A fire in 1662 destroyed the wooden spires of the towers. In 1667, the southern tower was provided with a Baroque dome, while the northern tower was closed with a temporary roof. During the American bombing of Stralsund on October 6, 1944, the roof and windows of St. Nicholas' Church were damaged. Repairs started in 1947.
The high altar was made by a Stralsund sculptor around 1480. The altar of the tailors' guild, built at the end of the 15th century and placed in a privileged position near the high altar, has preserved. The mayor's altar (1510), the altar of the Junge family (1430), the so-called 'altar of the Bergen merchants', the altars of the basketmakers and saddlemakers, and the Olav altar also still exist.
In the north ambulatory, there is a statue of Anna Selbdritt (Virgin and Child with Saint Anne) dating back to the late 13th century. The statue shows the remnants of the original paint and is one of the earliest statues of Anna Selbdritt in the Baltic region.
Behind the high altar is the astronomical clock, which was built in 1394 by Nikolaus Lilienfeld. The clock is part of a whole series of monumental clocks, which were installed since the 14th century in churches in different cities of the Hanseatic League. It has a wheel train with a mechanical escapement. In addition to day and night times, the positions of the sun, moon, and fixed stars can also be read off the clock. It is the oldest almost completely preserved astronomical clock in the Baltic region and also the oldest mechanical clock in the world that still contains its original wheels.References:
The Mosque–Cathedral of Córdoba, also known as the Great Mosque of Córdoba and the Mezquita is regarded as one of the most accomplished monuments of Moorish architecture.
According to a traditional account, a small Visigoth church, the Catholic Basilica of Saint Vincent of Lérins, originally stood on the site. In 784 Abd al-Rahman I ordered construction of the Great Mosque, which was considerably expanded by later Muslim rulers. The mosque underwent numerous subsequent changes: Abd al-Rahman II ordered a new minaret, while in 961 Al-Hakam II enlarged the building and enriched the Mihrab. The last of such reforms was carried out by Almanzor in 987. It was connected to the Caliph"s palace by a raised walkway, mosques within the palaces being the tradition for previous Islamic rulers – as well as Christian Kings who built their palaces adjacent to churches. The Mezquita reached its current dimensions in 987 with the completion of the outer naves and courtyard.
In 1236, Córdoba was conquered by King Ferdinand III of Castile, and the centre of the mosque was converted into a Catholic cathedral. Alfonso X oversaw the construction of the Villaviciosa Chapel and the Royal Chapel within the mosque. The kings who followed added further Christian features, such as King Henry II rebuilding the chapel in the 14th century. The minaret of the mosque was also converted to the bell tower of the cathedral. It was adorned with Santiago de Compostela"s captured cathedral bells. Following a windstorm in 1589, the former minaret was further reinforced by encasing it within a new structure.
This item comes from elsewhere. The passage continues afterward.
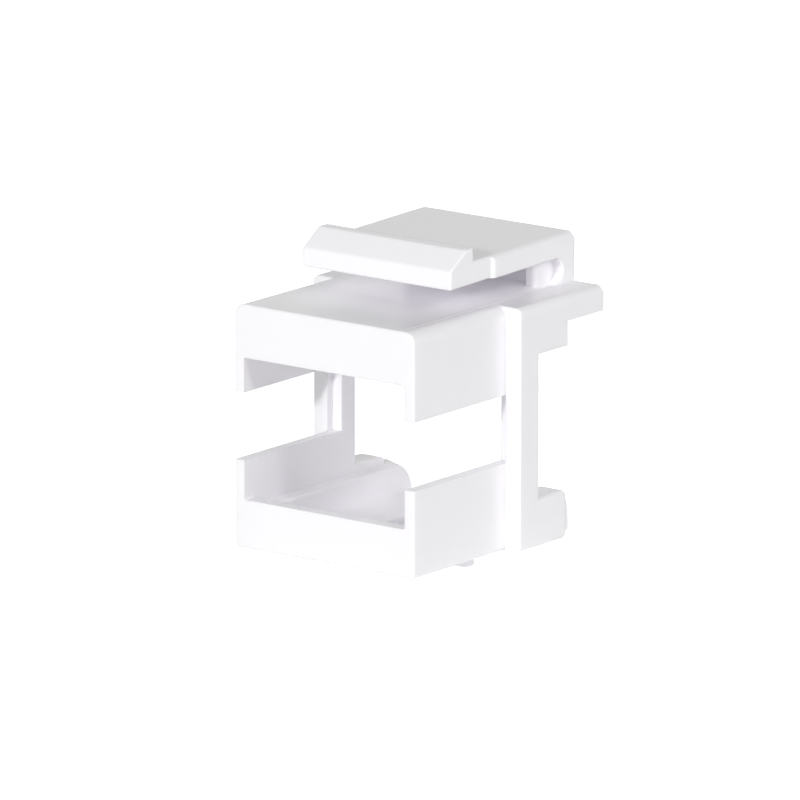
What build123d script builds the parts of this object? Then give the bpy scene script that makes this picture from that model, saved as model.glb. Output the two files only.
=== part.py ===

The most significant alteration was the building of a Renaissance cathedral nave in the middle of the expansive structure. The insertion was constructed by permission of Charles V, king of Castile and Aragon. Artisans and architects continued to add to the existing structure until the late 18th century.
The building"s floor plan is seen to be parallel to some of the earliest mosques built from the very beginning of Islam. It had a rectangular prayer hall with aisles arranged perpendicular to the qibla, the direction towards which Muslims pray. The prayer hall was large and flat, with timber ceilings held up by arches of horseshoe-like appearance.
In planning the mosque, the architects incorporated a number of Roman columns with choice capitals. Some of the columns were already in the Gothic structure; others were sent from various regions of Iberia as presents from the governors of provinces. Ivory, jasper, porphyry, gold, silver, copper, and brass were used in the decorations. Marvellous mosaics and azulejos were designed. Later, the immense temple embodied all the styles of Morisco architecture into one composition.
The building is most notable for its arcaded hypostyle hall, with 856 columns of jasper, onyx, marble, granite and porphyry. These were made from pieces of the Roman temple that had occupied the site previously, as well as other Roman buildings, such as the Mérida amphitheatre. The double arches were an innovation, permitting higher ceilings than would otherwise be possible with relatively low columns. The double arches consist of a lower horseshoe arch and an upper semi-circular arch.